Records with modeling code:
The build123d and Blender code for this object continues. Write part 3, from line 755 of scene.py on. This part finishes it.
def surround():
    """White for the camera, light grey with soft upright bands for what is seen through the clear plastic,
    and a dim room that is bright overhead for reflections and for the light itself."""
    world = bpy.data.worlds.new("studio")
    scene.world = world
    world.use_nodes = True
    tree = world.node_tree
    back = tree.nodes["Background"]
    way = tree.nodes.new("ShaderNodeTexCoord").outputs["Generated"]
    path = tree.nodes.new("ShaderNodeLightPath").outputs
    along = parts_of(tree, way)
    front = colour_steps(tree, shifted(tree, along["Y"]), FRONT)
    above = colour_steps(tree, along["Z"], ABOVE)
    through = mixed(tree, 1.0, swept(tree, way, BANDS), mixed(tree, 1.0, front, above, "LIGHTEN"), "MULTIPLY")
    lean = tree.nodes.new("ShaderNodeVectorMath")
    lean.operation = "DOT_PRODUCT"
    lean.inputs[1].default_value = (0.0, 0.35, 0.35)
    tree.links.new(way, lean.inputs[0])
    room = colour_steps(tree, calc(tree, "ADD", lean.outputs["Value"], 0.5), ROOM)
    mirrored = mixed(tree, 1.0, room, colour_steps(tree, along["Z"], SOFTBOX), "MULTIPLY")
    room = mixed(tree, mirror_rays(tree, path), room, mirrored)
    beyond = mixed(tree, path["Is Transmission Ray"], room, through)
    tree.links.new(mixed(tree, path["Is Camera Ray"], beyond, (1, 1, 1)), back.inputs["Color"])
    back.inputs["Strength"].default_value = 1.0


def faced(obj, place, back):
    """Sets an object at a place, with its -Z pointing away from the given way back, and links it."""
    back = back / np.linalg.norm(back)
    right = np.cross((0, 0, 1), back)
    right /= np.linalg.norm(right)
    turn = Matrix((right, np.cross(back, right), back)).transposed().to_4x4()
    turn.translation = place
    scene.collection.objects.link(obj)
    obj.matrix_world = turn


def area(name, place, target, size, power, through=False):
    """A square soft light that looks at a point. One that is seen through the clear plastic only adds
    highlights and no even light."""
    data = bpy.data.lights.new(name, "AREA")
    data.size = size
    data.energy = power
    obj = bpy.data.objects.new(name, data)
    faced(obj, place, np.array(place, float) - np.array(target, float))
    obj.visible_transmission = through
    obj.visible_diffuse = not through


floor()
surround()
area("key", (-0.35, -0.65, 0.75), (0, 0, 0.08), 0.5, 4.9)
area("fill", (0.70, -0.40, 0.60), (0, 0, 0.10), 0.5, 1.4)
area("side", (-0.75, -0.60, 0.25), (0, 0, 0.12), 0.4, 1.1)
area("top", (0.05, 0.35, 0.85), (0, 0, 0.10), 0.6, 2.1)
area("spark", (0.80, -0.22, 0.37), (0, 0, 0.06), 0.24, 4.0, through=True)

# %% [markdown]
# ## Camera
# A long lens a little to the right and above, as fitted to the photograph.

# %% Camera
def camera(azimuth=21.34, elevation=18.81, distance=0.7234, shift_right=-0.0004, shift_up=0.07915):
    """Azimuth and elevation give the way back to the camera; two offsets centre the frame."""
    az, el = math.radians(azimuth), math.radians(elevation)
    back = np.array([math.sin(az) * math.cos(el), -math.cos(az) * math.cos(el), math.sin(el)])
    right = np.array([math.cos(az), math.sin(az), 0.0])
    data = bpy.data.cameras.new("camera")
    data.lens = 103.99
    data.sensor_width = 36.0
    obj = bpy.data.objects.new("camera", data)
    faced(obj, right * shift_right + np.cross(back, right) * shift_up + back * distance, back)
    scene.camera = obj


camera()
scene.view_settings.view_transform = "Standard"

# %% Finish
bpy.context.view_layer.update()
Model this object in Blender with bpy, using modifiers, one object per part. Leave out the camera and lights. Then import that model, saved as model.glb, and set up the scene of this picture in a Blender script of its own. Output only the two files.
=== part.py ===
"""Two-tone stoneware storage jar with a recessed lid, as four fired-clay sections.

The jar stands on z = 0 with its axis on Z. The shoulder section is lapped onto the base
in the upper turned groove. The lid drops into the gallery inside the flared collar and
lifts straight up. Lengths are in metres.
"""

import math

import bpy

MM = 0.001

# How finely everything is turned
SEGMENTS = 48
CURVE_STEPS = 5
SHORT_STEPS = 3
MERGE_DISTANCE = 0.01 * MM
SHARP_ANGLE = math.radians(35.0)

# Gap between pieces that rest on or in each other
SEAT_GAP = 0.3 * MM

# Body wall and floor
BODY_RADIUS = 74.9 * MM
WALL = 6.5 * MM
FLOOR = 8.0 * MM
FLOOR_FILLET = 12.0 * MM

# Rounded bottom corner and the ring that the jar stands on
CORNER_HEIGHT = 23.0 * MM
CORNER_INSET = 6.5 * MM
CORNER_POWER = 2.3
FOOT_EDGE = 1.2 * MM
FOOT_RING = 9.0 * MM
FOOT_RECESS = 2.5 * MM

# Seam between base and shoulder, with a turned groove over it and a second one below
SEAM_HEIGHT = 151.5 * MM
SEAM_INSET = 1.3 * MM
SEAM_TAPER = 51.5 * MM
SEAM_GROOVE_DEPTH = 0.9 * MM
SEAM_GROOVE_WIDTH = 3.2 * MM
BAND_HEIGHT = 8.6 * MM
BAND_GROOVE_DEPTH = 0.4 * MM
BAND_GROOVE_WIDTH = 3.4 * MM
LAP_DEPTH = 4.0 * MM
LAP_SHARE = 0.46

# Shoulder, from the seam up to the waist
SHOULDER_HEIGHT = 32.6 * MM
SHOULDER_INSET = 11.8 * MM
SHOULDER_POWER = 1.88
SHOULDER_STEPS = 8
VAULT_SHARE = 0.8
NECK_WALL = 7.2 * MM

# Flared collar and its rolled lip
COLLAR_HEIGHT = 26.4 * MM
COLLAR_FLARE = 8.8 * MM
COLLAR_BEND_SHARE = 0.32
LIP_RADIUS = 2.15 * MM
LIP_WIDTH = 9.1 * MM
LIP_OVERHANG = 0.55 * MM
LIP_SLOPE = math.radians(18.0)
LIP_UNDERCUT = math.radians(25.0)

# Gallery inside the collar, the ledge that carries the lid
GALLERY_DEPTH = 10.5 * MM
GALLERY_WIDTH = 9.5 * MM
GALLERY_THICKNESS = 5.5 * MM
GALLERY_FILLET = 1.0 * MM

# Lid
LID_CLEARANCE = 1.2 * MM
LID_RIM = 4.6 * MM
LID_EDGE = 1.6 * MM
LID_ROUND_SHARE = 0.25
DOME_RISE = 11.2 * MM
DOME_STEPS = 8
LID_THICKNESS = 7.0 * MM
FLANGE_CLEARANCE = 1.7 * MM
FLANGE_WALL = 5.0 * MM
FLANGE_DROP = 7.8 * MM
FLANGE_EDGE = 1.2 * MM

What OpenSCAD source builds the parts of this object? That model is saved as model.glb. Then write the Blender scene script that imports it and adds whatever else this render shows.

▶ [Written problem]:
Set down the entries above again, word for word.

▶ [Result of this exercise]:
The build123d and Blender code for this object continues. Write part 3, from line 755 of scene.py on. This part finishes it.
def surround():
    """White for the camera, light grey with soft upright bands for what is seen through the clear plastic,
    and a dim room that is bright overhead for reflections and for the light itself."""
    world = bpy.data.worlds.new("studio")
    scene.world = world
    world.use_nodes = True
    tree = world.node_tree
    back = tree.nodes["Background"]
    way = tree.nodes.new("ShaderNodeTexCoord").outputs["Generated"]
    path = tree.nodes.new("ShaderNodeLightPath").outputs
    along = parts_of(tree, way)
    front = colour_steps(tree, shifted(tree, along["Y"]), FRONT)
    above = colour_steps(tree, along["Z"], ABOVE)
    through = mixed(tree, 1.0, swept(tree, way, BANDS), mixed(tree, 1.0, front, above, "LIGHTEN"), "MULTIPLY")
    lean = tree.nodes.new("ShaderNodeVectorMath")
    lean.operation = "DOT_PRODUCT"
    lean.inputs[1].default_value = (0.0, 0.35, 0.35)
    tree.links.new(way, lean.inputs[0])
    room = colour_steps(tree, calc(tree, "ADD", lean.outputs["Value"], 0.5), ROOM)
    mirrored = mixed(tree, 1.0, room, colour_steps(tree, along["Z"], SOFTBOX), "MULTIPLY")
    room = mixed(tree, mirror_rays(tree, path), room, mirrored)
    beyond = mixed(tree, path["Is Transmission Ray"], room, through)
    tree.links.new(mixed(tree, path["Is Camera Ray"], beyond, (1, 1, 1)), back.inputs["Color"])
    back.inputs["Strength"].default_value = 1.0


def faced(obj, place, back):
    """Sets an object at a place, with its -Z pointing away from the given way back, and links it."""
    back = back / np.linalg.norm(back)
    right = np.cross((0, 0, 1), back)
    right /= np.linalg.norm(right)
    turn = Matrix((right, np.cross(back, right), back)).transposed().to_4x4()
    turn.translation = place
    scene.collection.objects.link(obj)
    obj.matrix_world = turn


def area(name, place, target, size, power, through=False):
    """A square soft light that looks at a point. One that is seen through the clear plastic only adds
    highlights and no even light."""
    data = bpy.data.lights.new(name, "AREA")
    data.size = size
    data.energy = power
    obj = bpy.data.objects.new(name, data)
    faced(obj, place, np.array(place, float) - np.array(target, float))
    obj.visible_transmission = through
    obj.visible_diffuse = not through


floor()
surround()
area("key", (-0.35, -0.65, 0.75), (0, 0, 0.08), 0.5, 4.9)
area("fill", (0.70, -0.40, 0.60), (0, 0, 0.10), 0.5, 1.4)
area("side", (-0.75, -0.60, 0.25), (0, 0, 0.12), 0.4, 1.1)
area("top", (0.05, 0.35, 0.85), (0, 0, 0.10), 0.6, 2.1)
area("spark", (0.80, -0.22, 0.37), (0, 0, 0.06), 0.24, 4.0, through=True)

# %% [markdown]
# ## Camera
# A long lens a little to the right and above, as fitted to the photograph.

# %% Camera
def camera(azimuth=21.34, elevation=18.81, distance=0.7234, shift_right=-0.0004, shift_up=0.07915):
    """Azimuth and elevation give the way back to the camera; two offsets centre the frame."""
    az, el = math.radians(azimuth), math.radians(elevation)
    back = np.array([math.sin(az) * math.cos(el), -math.cos(az) * math.cos(el), math.sin(el)])
    right = np.array([math.cos(az), math.sin(az), 0.0])
    data = bpy.data.cameras.new("camera")
    data.lens = 103.99
    data.sensor_width = 36.0
    obj = bpy.data.objects.new("camera", data)
    faced(obj, right * shift_right + np.cross(back, right) * shift_up + back * distance, back)
    scene.camera = obj


camera()
scene.view_settings.view_transform = "Standard"

# %% Finish
bpy.context.view_layer.update()
Model this object in Blender with bpy, using modifiers, one object per part. Leave out the camera and lights. Then import that model, saved as model.glb, and set up the scene of this picture in a Blender script of its own. Output only the two files.
=== part.py ===
"""Two-tone stoneware storage jar with a recessed lid, as four fired-clay sections.

The jar stands on z = 0 with its axis on Z. The shoulder section is lapped onto the base
in the upper turned groove. The lid drops into the gallery inside the flared collar and
lifts straight up. Lengths are in metres.
"""

import math

import bpy

MM = 0.001

# How finely everything is turned
SEGMENTS = 48
CURVE_STEPS = 5
SHORT_STEPS = 3
MERGE_DISTANCE = 0.01 * MM
SHARP_ANGLE = math.radians(35.0)

# Gap between pieces that rest on or in each other
SEAT_GAP = 0.3 * MM

# Body wall and floor
BODY_RADIUS = 74.9 * MM
WALL = 6.5 * MM
FLOOR = 8.0 * MM
FLOOR_FILLET = 12.0 * MM

# Rounded bottom corner and the ring that the jar stands on
CORNER_HEIGHT = 23.0 * MM
CORNER_INSET = 6.5 * MM
CORNER_POWER = 2.3
FOOT_EDGE = 1.2 * MM
FOOT_RING = 9.0 * MM
FOOT_RECESS = 2.5 * MM

# Seam between base and shoulder, with a turned groove over it and a second one below
SEAM_HEIGHT = 151.5 * MM
SEAM_INSET = 1.3 * MM
SEAM_TAPER = 51.5 * MM
SEAM_GROOVE_DEPTH = 0.9 * MM
SEAM_GROOVE_WIDTH = 3.2 * MM
BAND_HEIGHT = 8.6 * MM
BAND_GROOVE_DEPTH = 0.4 * MM
BAND_GROOVE_WIDTH = 3.4 * MM
LAP_DEPTH = 4.0 * MM
LAP_SHARE = 0.46

# Shoulder, from the seam up to the waist
SHOULDER_HEIGHT = 32.6 * MM
SHOULDER_INSET = 11.8 * MM
SHOULDER_POWER = 1.88
SHOULDER_STEPS = 8
VAULT_SHARE = 0.8
NECK_WALL = 7.2 * MM

# Flared collar and its rolled lip
COLLAR_HEIGHT = 26.4 * MM
COLLAR_FLARE = 8.8 * MM
COLLAR_BEND_SHARE = 0.32
LIP_RADIUS = 2.15 * MM
LIP_WIDTH = 9.1 * MM
LIP_OVERHANG = 0.55 * MM
LIP_SLOPE = math.radians(18.0)
LIP_UNDERCUT = math.radians(25.0)

# Gallery inside the collar, the ledge that carries the lid
GALLERY_DEPTH = 10.5 * MM
GALLERY_WIDTH = 9.5 * MM
GALLERY_THICKNESS = 5.5 * MM
GALLERY_FILLET = 1.0 * MM

# Lid
LID_CLEARANCE = 1.2 * MM
LID_RIM = 4.6 * MM
LID_EDGE = 1.6 * MM
LID_ROUND_SHARE = 0.25
DOME_RISE = 11.2 * MM
DOME_STEPS = 8
LID_THICKNESS = 7.0 * MM
FLANGE_CLEARANCE = 1.7 * MM
FLANGE_WALL = 5.0 * MM
FLANGE_DROP = 7.8 * MM
FLANGE_EDGE = 1.2 * MM

What OpenSCAD source builds the parts of this object? That model is saved as model.glb. Then write the Blender scene script that imports it and adds whatever else this render shows.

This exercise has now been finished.